Regional soil water content monitoring based on time-frequency spectrogram of low-frequency swept acoustic signal

Abstract

Acoustic waves offer a non-destructive, safe, and cost-effective means of monitoring the environment, with a potential application in soil water content monitoring. However, extracting soil water information from acoustic signals is still challenging. To tackle this issue, we have developed a low-frequency swept acoustic signal detection device and system. We conducted soil penetration testing using low-frequency swept acoustic signals. The swept-frequency acoustic signals passing through the soil were transformed into time–frequency spectrogram. Using the Swin-Transformer model, we established a regression model between the time–frequency spectrogram of the swept frequencies and the soil water content. Predictions were made both on a laboratory test dataset and through field trials using the calibrated model. The results indicate that the RMSE, MAE, and R2 values between the observed and the model's outputs of water content (%) for the test laboratory dataset are 0.191, 0.081, and 0.999, respectively, using the Swin-Transformer model.

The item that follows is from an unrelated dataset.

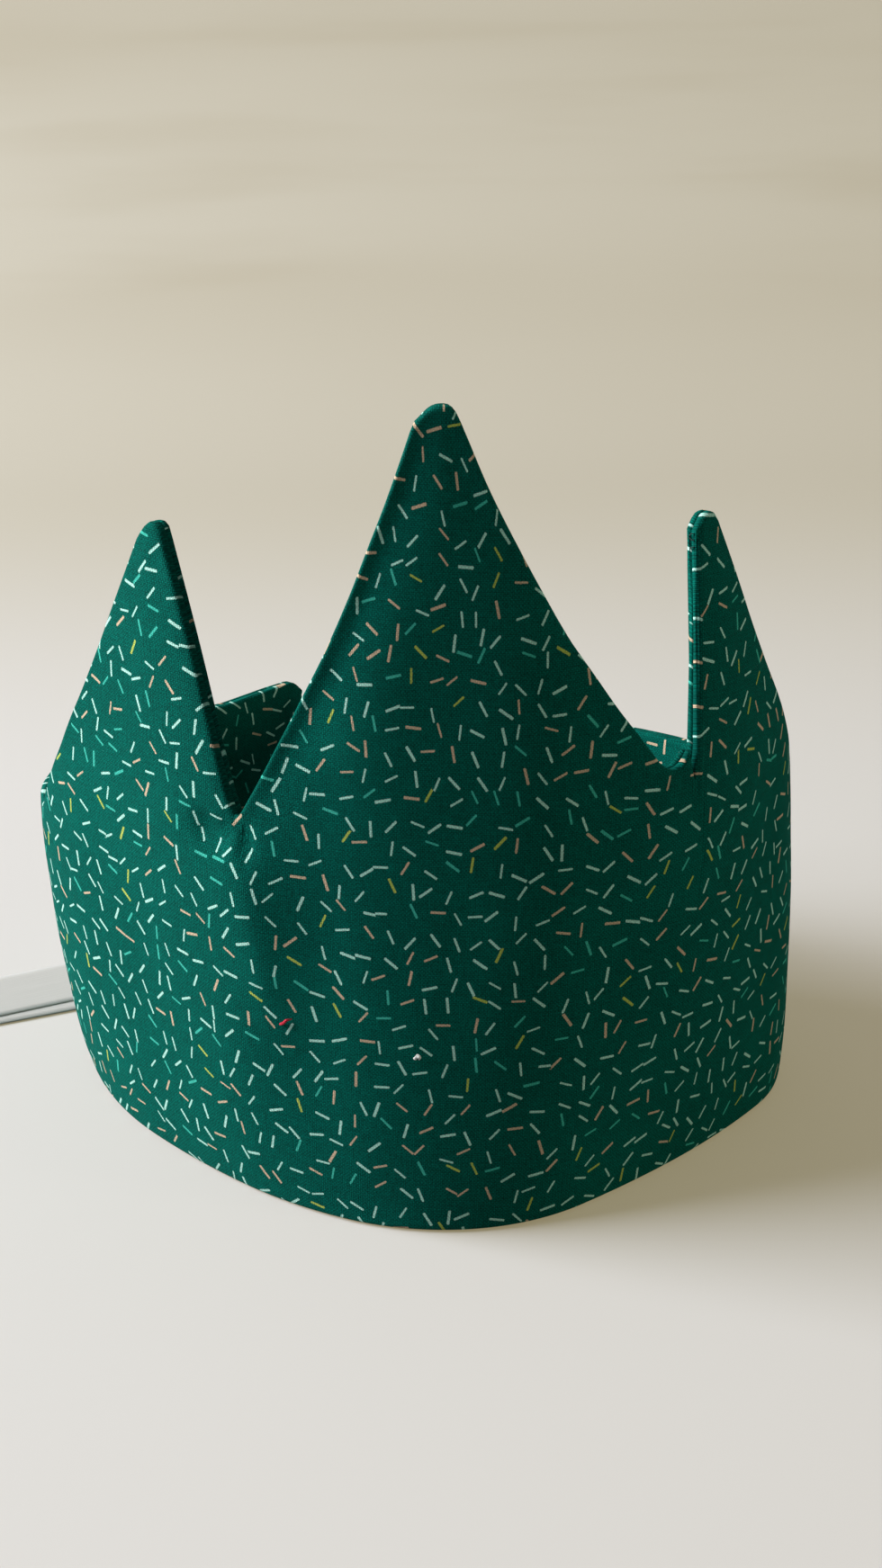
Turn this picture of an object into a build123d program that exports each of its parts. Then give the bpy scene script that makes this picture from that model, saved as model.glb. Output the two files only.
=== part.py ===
"""Padded fabric crown: a cotton band with three points, wadding inside and ribbon ties at the back.

Millimetres, +Z up. The origin is on the floor under the middle of the front, where the outer face
stands, and the front faces -Y. Places on the wall are given as (s, z): s is the distance round the
outer face at the floor, zero at the front, negative to the left, and z is the height.
"""

from build123d import *
from math import ceil, cos, hypot, radians, sin
import os

os.makedirs("parts", exist_ok=True)

# Band: how it stands, as bends from the front towards each end
stretch_lengths = (25.0, 25.0, 30.0, 35.0, 45.0, 48.0)
left_bends = (28.0, 15.0, 9.0, 24.0, 65.0, -6.0)
right_bends = (32.0, 6.0, 10.0, 61.0, 38.0, 12.0)
front_turn = 3.0

# Wall: how far the outer face leans out (or in, negative), at the same bends, end to end
band_lean_height = 80.0
tip_lean_height = 150.0
band_leans = (2.0, 2.5, 6.0, 2.0, 2.0, -3.0, -5.0, -1.0, 4.0, 0.5, -2.5, -5.0, -4.5)
tip_leans = (-1.5, -1.5, 0.0, -3.5, -6.5, -8.0, -9.5, -7.0, -2.0, -5.5, -7.0, -9.0, -8.5)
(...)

In the case of the field trials, the RMSE, MAE, and R2 values between the predicted and observed values are 6.715 %, 1.829 %, and 0.711, respectively. These studies demonstrate that this method is highly effective in predicting soil water content, with the best results achieved at a resolution of 20 PPI (Pixels Per Inch) and within the frequency range of 260–360 Hz. It provides an efficient approach for acoustic soil water content detection, effectively resolves the difficulty in building models caused by the single-parameter limitation in traditional acoustic model.